4. Build a template library:
- Episode intro template (for clips)
- Quote card template
- Show note template
- Social post template
Generate a complete repurposing system with templates and workflow.
FAQ
How long before a podcast generates business results?
Plan for 6-12 months before measurable impact. The first 3 months are for learning (what content resonates, who your audience is). Months 4-6 are for building consistency and repurposing systems. Month 7+ is when you start seeing compounding returns if you have been strategic. If you need faster results, podcasting is the wrong tool.
Should I hire production help or do it myself?
If 4+ hours per week on production takes you away from your core founder work (product, fundraising, hiring, selling), hire help. Production is commoditized and can be outsourced for $100-300 per episode. Your differentiation is content strategy and personal brand, not audio quality. However, if budget is tight and you have the time, DIY production at a basic level is fine.

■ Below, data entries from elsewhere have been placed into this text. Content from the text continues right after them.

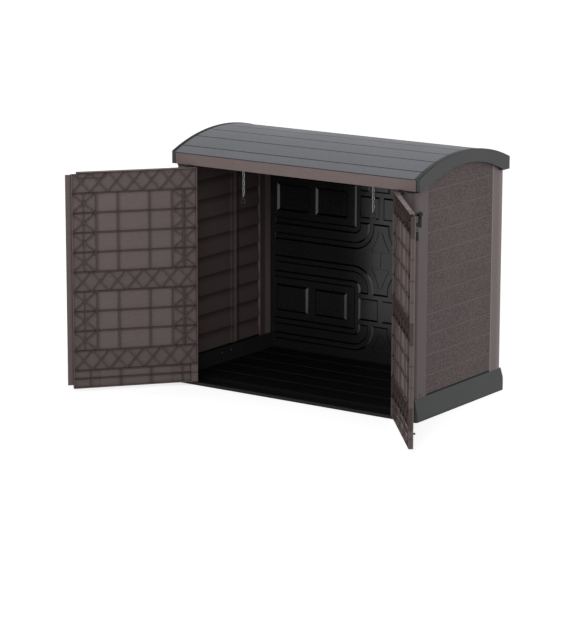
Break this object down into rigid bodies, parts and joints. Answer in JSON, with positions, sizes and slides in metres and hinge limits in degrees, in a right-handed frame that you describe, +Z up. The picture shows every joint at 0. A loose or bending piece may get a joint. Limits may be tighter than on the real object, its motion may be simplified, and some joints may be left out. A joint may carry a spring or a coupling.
{
  "type": "storage shed",
  "caption": "Low garden storage shed with an arched lid that lifts, hinged front doors with lattice bracing, plank walls and an embossed back wall.",
  "frame": {"origin": "on the ground, under the middle of the base", "axes": "+X to the right seen from the front, -Y to the front, +Z up; doors stored standing open, lid closed"},
  "size_m": [2.0012, 1.317, 1.2565],
  "materials": {
    "brown_plastic": "moulded, fine satin grain",
    "plank_plastic": "moulded wood-grain planks",
    "roof_plastic": "moulded, light grain",
    "grey_plastic": "moulded, satin",
    "black_plastic": "moulded, satin black",
    "zinc_steel": "zinc plated",
    "black_screw": "black coated"
  },
  "bodies": {
    "cabinet": {"floor_panel": "black_plastic", "threshold": "black_plastic", "base_skirt_left": "grey_plastic", "base_skirt_right": "grey_plastic", "base_skirt_rear": "grey_plastic", "side_wall_left": "plank_plastic", "side_wall_right": "plank_plastic", "front_column_left": "brown_plastic", "front_column_right": "brown_plastic", "rear_post_left": "brown_plastic", "rear_post_right": "brown_plastic", "back_panel_lower": "black_plastic", "back_panel_upper": "black_plastic", "door_brackets_top": "black_plastic", "door_brackets_bottom": "black_plastic", "door_pivot_pins": "zinc_steel", "lid_hinge_fixed_leaves": "black_plastic", "lid_hinge_pins": "zinc_steel", "upstand_screws": "zinc_steel", "column_screws": "black_screw"},
    "lid": {"lid_shell": "roof_plastic", "lid_fascia_front": "brown_plastic", "lid_fascia_rear": "brown_plastic", "lid_end_cap_left": "grey_plastic", "lid_end_cap_right": "grey_plastic", "lid_hinge_moving_leaves": "black_plastic", "chain_eyelets": "zinc_steel"},
    "door_left": {"door_panel_left": "brown_plastic", "bolt_guides_left": "black_plastic"},
    "door_right": {"door_panel_right": "brown_plastic", "bolt_guides_right": "black_plastic", "latch_plate": "grey_plastic"},
    "bolt_left": {"bolt_left": "grey_plastic"},
    "bolt_right": {"bolt_right": "grey_plastic"},
    "latch": {"latch_handle": "black_plastic", "latch_cam": "black_plastic"},
    "chain_left": {"chain_left": "zinc_steel", "chain_hook_left": "black_plastic"},
    "chain_right": {"chain_right": "zinc_steel", "chain_hook_right": "black_plastic"}
  },
  "joints": [
    {"name": "door_left_hinge", "type": "hinge", "parent": "cabinet", "child": "door_left", "pos_m": [-0.616, -0.406, 0.5], "axis": [0, 0, -1], "range_deg": [-130, 30]},
    {"name": "door_right_hinge", "type": "hinge", "parent": "cabinet", "child": "door_right", "pos_m": [0.616, -0.406, 0.5], "axis": [0, 0, 1], "range_deg": [-130, 30]},
    {"name": "lid_hinge", "type": "hinge", "parent": "cabinet", "child": "lid", "pos_m": [0, 0.411, 1.103], "axis": [-1, 0, 0], "range_deg": [0, 70]},
    {"name": "bolt_left_slide", "type": "slide", "parent": "door_left", "child": "bolt_left", "axis": [0, 0, -1], "range_m": [0, 0.02]},
    {"name": "bolt_right_slide", "type": "slide", "parent": "door_right", "child": "bolt_right", "axis": [0, 0, -1], "range_m": [0, 0.02]},
    {"name": "latch_turn", "type": "hinge", "parent": "door_right", "child": "latch", "pos_m": [0.93053, -0.80262, 1.043], "axis": [0.766, 0.6428, 0], "range_deg": [0, 90]},
    {"name": "chain_left_swing", "type": "hinge", "parent": "lid", "child": "chain_left", "pos_m": [-0.38, -0.282, 1.20195], "axis": [1, 0, 0], "range_deg": [-15, 60]},
    {"name": "chain_right_swing", "type": "hinge", "parent": "lid", "child": "chain_right", "pos_m": [0.38, -0.282, 1.20195], "axis": [1, 0, 0], "range_deg": [-15, 60]}
  ]
}
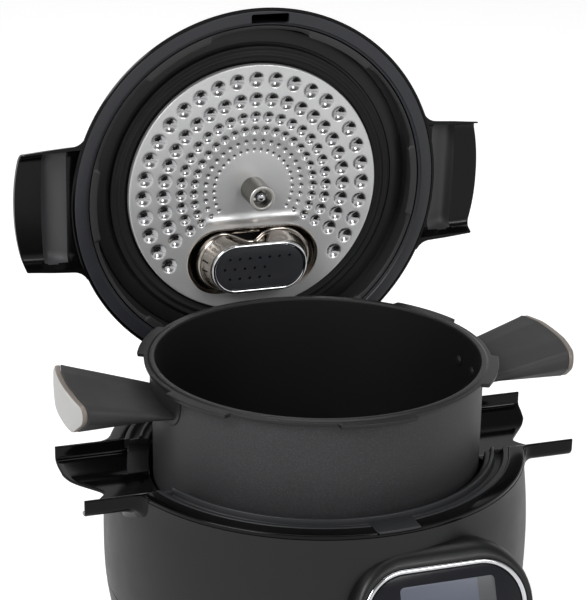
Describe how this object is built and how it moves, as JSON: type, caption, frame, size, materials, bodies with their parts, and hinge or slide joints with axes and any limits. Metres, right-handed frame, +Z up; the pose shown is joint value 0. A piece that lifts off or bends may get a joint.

How do I know if my podcast is working?
Track metrics aligned with your goals. If enterprise sales is the goal: track how many enterprise conversations mention the podcast, track inbound interest from target companies. If hiring is the goal: track how many qualified applicants mention the podcast. If investor visibility is the goal: track inbound investor inquiries and meeting requests. Download numbers are a vanity metric until they correlate with business outcomes.
Conclusion
A founder podcast is a business investment, not a creative outlet. It costs time, money, and reputation. The return comes from strategic clarity — knowing who you want to reach, what you want them to think, and what action you want them to take.
AI Unpacker gives you prompts to design that strategy and execute it systematically. But the insight into what positioning will resonate with your target audience, the judgment about which guests serve your goals — those come from you.
The goal is not a podcast. The goal is a business outcome that the podcast helps you achieve.